Si j’étais un homme, je serai ACTIF (c’est bizarre, ce terme n’existe pas chez les hommes hétérosexuels ; chez eux ça signifie en âge et
aptitude à « travailler »). J’épuiserai la douce virilité du monde masculin selon les canons les plus répandus. Je me ferai un harem de jeunes efféminés folles ou pas folles et de
jeunes garçons virils et timides ou arrogants. Je serai le chef de leur syndicat. Je me ferai sucer par des vieux et je donnerai du bonheur à touTEs. Je serai le gode vivant sur terre comme on
représente le christ sur la croix ou comme on porte la vierge en procession. Le cul(ménisme) en action. La PASSIVITÉ en action. La PASSION. Tiens, c’est bizarre, mon goût porterait surtout sur
les « garçons ». Il faut bien conclure. Si j’étais un homme, je serai homosexuel.

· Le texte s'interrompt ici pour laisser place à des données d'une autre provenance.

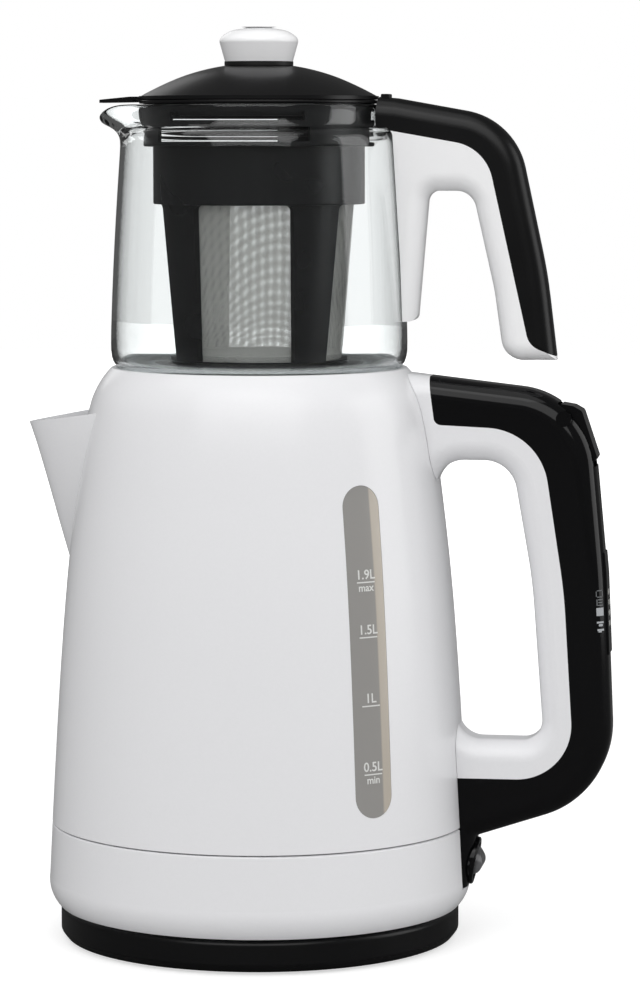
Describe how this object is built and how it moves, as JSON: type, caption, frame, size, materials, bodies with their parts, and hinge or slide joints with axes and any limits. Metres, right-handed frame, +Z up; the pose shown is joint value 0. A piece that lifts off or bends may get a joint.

Être sa mère et l’amant de sa mère, donc peut-être son père, c’est l’histoire toute simple de la Sainte
Famille et de la queer nation (je ne développerai pas le raccourci, je fais confiance à l’intelligence et à la culture de mes éventuels lecteurs – Je sais, j’ai tort).
Si j’étais moi, je m’ennuierais à en mourir. Ce qui est fait.